Chaloner and PRSA have teamed up to write a series of articles on how candidates and clients can best navigate the recruiting process. Each post of the series chronologically follows the steps of a search process, with direct insights from Chaloner recruiters, clients, placements and candidates who Chaloner has partnered with during the recruiting process. Throughout the series, readers will have the opportunity to learn about how to best partner with a search firm and recruiters.
As we begin an autumn season following the Great Resignation, it is unsurprising to see the continued, post-pandemic hiring race identifying, securing and retaining talent. Job seekers today have a unique advantage with plenty of opportunities. The first step of the recruiting process is an invitation to the Introductory Conversation, otherwise known as the candidate screen.
Most often, a candidate screen is a gateway to a more extensive interview process. It is an efficient means for the hiring company or recruiter to screen candidates before passing them along to the rest of the team.
Whether it’s by phone or video, don’t let the casual nature of this call fool you into preparing less than you would for a face-to-face interview. With thorough preparation and focus, this conversation can encourage your candidacy.

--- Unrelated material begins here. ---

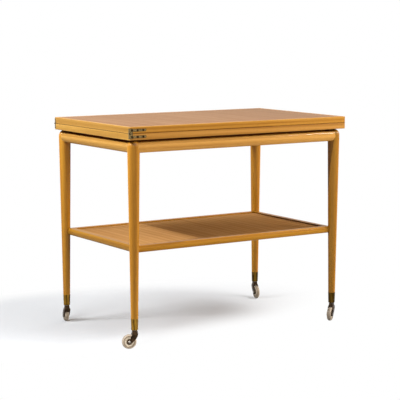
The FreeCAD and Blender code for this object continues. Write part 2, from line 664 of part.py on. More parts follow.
def fork_front():
    """Front view of the fork: a narrow neck that flares to the two arms."""
    rise = FLANGE_Z - WHEEL_RADIUS
    flare_top = WHEEL_RADIUS + FORK_FLARE_TOP * rise
    flare_foot = WHEEL_RADIUS + FORK_FLARE_FOOT * rise
    start_x = -2 * FORK_NECK_RADIUS
    end_x = 2 * FORK_NECK_RADIUS + CASTER_TRAIL + FORK_HUB_RADIUS
    right = [Vector(start_x, FORK_NECK_RADIUS, FLANGE_Z), Vector(start_x, FORK_NECK_RADIUS, flare_top),
             Vector(start_x, FORK_HALF_WIDTH, flare_foot), Vector(start_x, FORK_HALF_WIDTH, 0)]
    left = [Vector(point.x, -point.y, point.z) for point in reversed(right)]
    return prism(right + left, Vector(end_x - start_x, 0, 0))


def caster_fork():
    """Swan-neck fork with its stem. The wheel trails towards +X."""
    body = fork_side().common(fork_front())
    slot_radius = WHEEL_RADIUS + FORK_WHEEL_CLEARANCE
    axle_start = Vector(CASTER_TRAIL, -FORK_SLOT_HALF, WHEEL_RADIUS)
    slot = rod(slot_radius, axle_start, axle_start + Vector(0, 2 * FORK_SLOT_HALF, 0))
    bore = rod(AXLE_RADIUS, Vector(CASTER_TRAIL, -FORK_HALF_WIDTH, WHEEL_RADIUS),
               Vector(CASTER_TRAIL, FORK_HALF_WIDTH, WHEEL_RADIUS))
    stem_top = FERRULE_Z + SOCKET_HEIGHT - SOCKET_CAP - STEM_END_GAP
    stem_foot = FLANGE_Z - STEM_RADIUS
    stem = rod(STEM_RADIUS, Vector(0, 0, stem_foot), Vector(0, 0, stem_top - STEM_RADIUS / 2))
    tip = Part.makeCone(STEM_RADIUS, STEM_RADIUS / 2, STEM_RADIUS / 2, Vector(0, 0, stem_top - STEM_RADIUS / 2))
    return fused([body.cut(slot), stem, tip]).cut(bore)


def across_axle(shape):
    """Turning about Z laid over so that its axis is the axle."""
    shape.rotate(Vector(0, 0, 0), Vector(1, 0, 0), 90)
    shape.translate(Vector(CASTER_TRAIL, 0, WHEEL_RADIUS))
    return shape


def caster_axle():
    """Riveted axle with a domed head outside each arm."""
    shank = Part.makeCylinder(AXLE_RADIUS, 2 * FORK_HALF_WIDTH, Vector(0, 0, -FORK_HALF_WIDTH))
    heads = []
    for side in (-1, 1):
        heads.append(Part.makeCone(AXLE_HEAD_RADIUS, AXLE_HEAD_TOP_RADIUS, AXLE_HEAD_HEIGHT,
                                   Vector(0, 0, side * FORK_HALF_WIDTH), Vector(0, 0, side)))
    return across_axle(fused([shank] + heads))


def wheel_disc():
    """Moulded disc with a boss, a thin web and a rim that carries the tyre."""
    bore = AXLE_RADIUS + AXLE_CLEARANCE
    boss_half = FORK_SLOT_HALF - BOSS_CLEARANCE
    rim_in = WHEEL_DISC_RADIUS - DISC_RIM_WIDTH
    side = [
        Vector(bore, 0, boss_half),
        Vector(DISC_BOSS_RADIUS - DISC_BOSS_TAPER, 0, boss_half),
        Vector(DISC_BOSS_RADIUS, 0, DISC_WEB_HALF_WIDTH),
        Vector(rim_in, 0, DISC_WEB_HALF_WIDTH),
        Vector(rim_in, 0, DISC_RIM_HALF_WIDTH),
        Vector(WHEEL_DISC_RADIUS, 0, DISC_RIM_HALF_WIDTH),
    ]
    other_side = [Vector(point.x, 0, -point.z) for point in reversed(side)]
    points = side + other_side
    return across_axle(turning(segments(points + points[:1])))


def tyre():
    """Solid tyre with a rounded tread and a shallow groove in each side."""
    tread_start = WHEEL_RADIUS - TYRE_CROWN
    side_radius = WHEEL_DISC_RADIUS
    tread = Part.Arc(Vector(tread_start, 0, TYRE_HALF_WIDTH), Vector(WHEEL_RADIUS, 0, 0),
                     Vector(tread_start, 0, -TYRE_HALF_WIDTH)).toShape()
    walls = segments([
        Vector(tread_start, 0, -TYRE_HALF_WIDTH), Vector(side_radius, 0, -TYRE_HALF_WIDTH),
        Vector(side_radius, 0, TYRE_HALF_WIDTH), Vector(tread_start, 0, TYRE_HALF_WIDTH)])
    body = turning([tread] + walls)
    grooves = [Part.makeTorus(TYRE_GROOVE_PLACE, TYRE_GROOVE_RADIUS, Vector(0, 0, side * TYRE_HALF_WIDTH))
               for side in (-1, 1)]
    return across_axle(body.cut(grooves))


# ---------------------------------------------------------------- build

def build_frame():
    blank = leg_blank()
    leg_blanks = [placed(blank, 0, leg_axis(corner)) for corner in CORNERS]
    tenons = [tenon for side in (-1, 1) for tenon in long_tenons(side) + end_tenons(side)]
    dowels = shelf_dowels()
    bearers = [bearer(side) for side in (-1, 1)]
    braces = {corner: corner_brace(corner) for corner in CORNERS}
    brace_sets = {corner: brace_screws(corner) for corner in CORNERS}
    all_brace_screws = [screw for screws, _ in brace_sets.values() for screw in screws]
    guide_screws, guide_pockets = bearer_screws()

    sockets = []
    pins = []
    for corner, body in zip(CORNERS, leg_blanks):
        axis = leg_axis(corner)
        outward = math.degrees(math.atan2(axis.y, axis.x))
        own_pins = [placed(pin, outward, axis) for pin in ferrule_pins()]
        bore = rod(SOCKET_RADIUS, leg_axis(corner, FERRULE_Z), leg_axis(corner, FERRULE_Z + SOCKET_HEIGHT))
        export("leg_" + corner, body.cut(tenons + dowels + own_pins + [bore]))
        export("ferrule_" + corner, placed(ferrule(), 0, axis).cut(own_pins))
        sockets.append(placed(caster_socket(), 0, axis))
        pins.extend(own_pins)
    export("caster_sockets", *sockets)
    export("ferrule_pins", *pins)

    apron_cuts = bearers + all_brace_screws
    export("apron_front", long_apron(-1, leg_blanks, apron_cuts))
    export("apron_back", long_apron(1, leg_blanks, apron_cuts))
    export("apron_left", end_apron(-1, leg_blanks, apron_cuts))
    export("apron_right", end_apron(1, leg_blanks, apron_cuts))
    export("corner_braces", *[braces[corner].cut(brace_sets[corner][0] + brace_sets[corner][1])
                              for corner in CORNERS])

    export("bearer_left", bearers[0].cut(guide_screws + guide_pockets))
    export("bearer_right", bearers[1].cut(guide_screws + guide_pockets))
    export("guide_rail_front", guide_rail(-1).cut(guide_screws))
    export("guide_rail_back", guide_rail(1).cut(guide_screws))
    export("felt_strips", felt_strip(-1), felt_strip(1))
    export("slide_stops", *slide_stops())
    export("frame_screws", *(all_brace_screws + guide_screws))

    panel = shelf_panel()
    rail_cuts = [panel] + dowels
    export("shelf_rail_front", shelf_rail(LEG_X, LEG_Y, 0, leg_blanks, rail_cuts))
    export("shelf_rail_back", shelf_rail(LEG_X, LEG_Y, 180, leg_blanks, rail_cuts))
    export("shelf_rail_left", shelf_rail(LEG_Y, LEG_X, -90, leg_blanks, rail_cuts))
    export("shelf_rail_right", shelf_rail(LEG_Y, LEG_X, 90, leg_blanks, rail_cuts))
    export("shelf_panel", panel)
    export("shelf_dowels", *dowels)


def build_top():
    screws, pockets = runner_screws()
    export("runner_front", runner(-1).cut(screws + pockets))
    export("runner_back", runner(1).cut(screws + pockets))
    export("runner_screws", *screws)

    pin = hinge_pin()
    export("hinge_pins", pin, mirrored_y(pin))
    for name, up, foot_z, extra in (("lower", -1, LEAF_UNDER_Z, screws), ("upper", 1, SEAM_Z, [])):
        plate = hinge_plate(up)
        own_screws = hinge_screws(up)
        all_screws = own_screws + [mirrored_y(screw) for screw in own_screws]
        recesses = hinge_recess(up)
        cuts = recesses + [mirrored_y(recess) for recess in recesses] + all_screws + extra
        export(name + "_leaf_board", leaf_board(foot_z).cut(cuts))
        export(name + "_leaf_edging", *[strip.cut(cuts) for strip in leaf_edging(foot_z)])
        front_plate = plate.cut(own_screws)
        export(name + "_hinge_plate_front", front_plate)
        export(name + "_hinge_plate_back", mirrored_y(front_plate))
        export(name + "_hinge_screws", *all_screws)


def build_casters():
    for corner in CORNERS:
        axis = leg_axis(corner)
        turn = TRAIL_ANGLE[corner]
        export("caster_fork_" + corner, placed(caster_fork(), turn, axis))
        export("caster_axle_" + corner, placed(caster_axle(), turn, axis))
        export("wheel_disc_" + corner, placed(wheel_disc(), turn, axis))
        export("tyre_" + corner, placed(tyre(), turn, axis))


os.makedirs("parts", exist_ok=True)
build_frame()
build_top()
build_casters()
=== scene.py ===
"""Fold-over tea trolley: materials, fine shapes, light and camera round the CAD frame.

Metres, in the CAD's own frame: X along the trolley, Y across it, Z up, origin on the floor.
"""
import json
import math

import bmesh
import bpy
from mathutils import Matrix, Vector

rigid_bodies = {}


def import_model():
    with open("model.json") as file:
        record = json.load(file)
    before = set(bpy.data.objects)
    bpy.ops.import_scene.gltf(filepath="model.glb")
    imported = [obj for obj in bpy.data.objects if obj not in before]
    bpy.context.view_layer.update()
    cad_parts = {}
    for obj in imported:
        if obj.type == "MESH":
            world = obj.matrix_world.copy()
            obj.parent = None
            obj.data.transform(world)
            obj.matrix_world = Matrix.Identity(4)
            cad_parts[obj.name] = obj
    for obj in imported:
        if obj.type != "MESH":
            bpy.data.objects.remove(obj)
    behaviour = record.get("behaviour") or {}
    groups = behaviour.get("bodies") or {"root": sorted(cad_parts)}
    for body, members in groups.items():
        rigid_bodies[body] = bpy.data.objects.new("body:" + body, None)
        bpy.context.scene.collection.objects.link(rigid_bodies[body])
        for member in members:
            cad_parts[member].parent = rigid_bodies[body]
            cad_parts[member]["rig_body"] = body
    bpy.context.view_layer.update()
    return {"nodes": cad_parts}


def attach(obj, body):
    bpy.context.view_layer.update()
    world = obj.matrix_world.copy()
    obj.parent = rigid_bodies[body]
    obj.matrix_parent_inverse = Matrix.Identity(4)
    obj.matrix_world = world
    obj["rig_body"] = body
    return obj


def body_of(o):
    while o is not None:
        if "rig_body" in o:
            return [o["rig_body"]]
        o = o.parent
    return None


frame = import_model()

MM = 0.001

# ---------------------------------------------------------------- sizes, as in the CAD

HALF_LENGTH = 450 * MM
HALF_WIDTH = 268 * MM
TOP_SHIFT = 3.5 * MM
LEG_X = 419 * MM
LEG_Y = 245.5 * MM
LEG_TOP_RADIUS = 21.3 * MM
DOME_Z = 683.7 * MM                 # middle of the ball at a leg's head
SEAM_Z = 728 * MM                   # where the two leaves meet
WHEEL_RADIUS = 25 * MM
TRAIL = 18.7 * MM                   # wheel's axle behind the caster's stem

# Side along X, side along Y, and the direction of the caster's trail at rest in degrees.
CORNERS = {
    "front_left": (-1, -1, 159.0),
    "front_right": (1, -1, -142.0),
    "back_left": (-1, 1, 74.0),
    "back_right": (1, 1, -107.0),
}

# ---------------------------------------------------------------- sizes of the scene's own pieces

WELD_REACH = 0.002 * MM
SHARP_ANGLE = 35.0
CROWN_Z = 686 * MM                  # a leg is polished above this
FLAT_TOP = 0.98                     # upward part of the normal of an apron's flat top
PLATE_FACING = 0.99                 # outward part of the normal of a hinge plate's face
PLATE_TOLERANCE = 0.3 * MM
PLATE_LINE_WIDTH = 1.0 * MM
LINE_PROUD = 0.03 * MM
SEAM_WIDTH = 0.4 * MM
MITRE_PROUD = 0.06 * MM
# Turn round the leg and tilt in degrees, half width in mm, from the top of the dome down.
MITRE = ((44, 62, 1.6), (45, 50, 1.7), (47, 38, 1.6), (49, 26, 1.3), (51, 14, 0.9), (53, 3, 0.25))
BLOCK_BEVEL = 0.8 * MM
# Faces of a block whose corners are counted in z first, then in y, then in x.
BLOCK_FACES = ((0, 1, 3, 2), (4, 6, 7, 5), (0, 4, 5, 1), (2, 3, 7, 6), (0, 2, 6, 4), (1, 5, 7, 3))
# Lowest and highest corner in mm.
SHADE_BLOCKS = {
    "shade_block_front": ((-413.9, -134.5, 686.0), (-404.0, -114.0, 704.0)),
    "shade_block_back": ((-413.9, 114.0, 686.0), (-404.0, 134.5, 704.0)),
}
# Distances from the trolley's middle and heights in mm, alike at the four corners.
CORNER_BLOCK_X = (400.0, 411.5)
CORNER_BLOCK_Y = (220.0, 243.0)
CORNER_BLOCK_Z = (692.0, 704.6)


# ---------------------------------------------------------------- shader helpers

def new_tree(name):
    material = bpy.data.materials.new(name)
    material.use_nodes = True
    material.node_tree.nodes.clear()
    return material, material.node_tree


def add(tree, kind, inputs=None, **settings):
    """One node; its inputs take a value, or the output of another node."""
    node = tree.nodes.new("ShaderNode" + kind)
    for key, value in settings.items():
        setattr(node, key, value)
    for key, value in (inputs or {}).items():
        if isinstance(value, bpy.types.NodeSocket):
            tree.links.new(value, node.inputs[key])
        else:
            node.inputs[key].default_value = value
    return node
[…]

Prepare for the interview.
Though you may not have to get fully dressed up or travel anywhere for this meeting, you should still approach the candidate screen with the same care and attention of an interview. Indeed, all relevant research about the company and the person you’ll be speaking with still applies: LinkedIn company and individual profiles, ‘About’ website pages, recent press or articles featuring the company. It is also a good idea to have the job description and a copy of your résumé on hand. As you and the interviewer discuss your career moves, you can literally be on the same page.
While preparing for the conversation, Chaloner Senior Associate Tina Dugas advises candidates to reflect on the large, if not most essential question of ‘why’ when considering the opportunity.
“Refamiliarize yourself with your own story and journey as an overview and introduction to the conversation. We, as communicators, often fall short on focusing that spotlight on ourselves so that we can be efficient at telling our own story as well as we handle it for our clients,” Dugas says.
On the other end of the phone — whether it’s a search firm, in-house recruiter or hiring manager — a client is being represented to find the best talent to join their team. For clients who speak with highly ranked candidates, Dugas recommends “to be prepared to speak to the short and the long-term benefits of being part of your organization and team. No matter who it is that is representing you, that should be a consistent message.”
Control your location as best you can.
It’s more important than ever to have control of our work environments and routines. Making the phone or video call in a private space with good reception, a clutter-free, lit background if on camera, and minimal distractions enables you to be yourself and convey enthusiasm without restraint. We all know what it feels like when the person on the other end of a call is multi-tasking.
The interview should be the absolute focus of your attention. However, there is a need for flexibility, communication, and empathy with people across many realms of our professional and personal lives. While we slowly regain normalcy, it’s respectful to communicate any anticipated and unplanned noise that may occur while speaking with your recruiter.
Engage in the conversation.
The confidence and ease you would bring into a room can be conveyed in your thoughtfulness and speed. The interviewer is most likely taking notes. It’s good to monitor your pace. Allow a beat after a question to ensure that the interviewer has completed their thought and give yourself time to formulate a response.
It might be helpful to jot down the question to keep your response on track and come in with a list of your questions for the interviewer. “On the candidate’s side, they are being tougher and asking the hard questions,” Dugas says.
Candidates are much more forthcoming. They want to know what the history of a position is. If it was backfilled, was the person promoted? The history of a job is important to communicate in a way that resonates with the candidate. Is there diversity among leadership? When you look around, are there others like you who can understand your journey and what you’re going through?”
With that in mind, you want to have a good closing that confirms your interest and confidence in your ability to do the job. For example: “It has been great talking to you. I have learned a lot about the position and the company and am even more interested now and confident that I am the right person for the job.” Remember the goal of this call is to advance in the process.
While some elements of every interview are out of your control, manage what you can to present a polished, enthusiastic candidate before they ever get to meet you in person.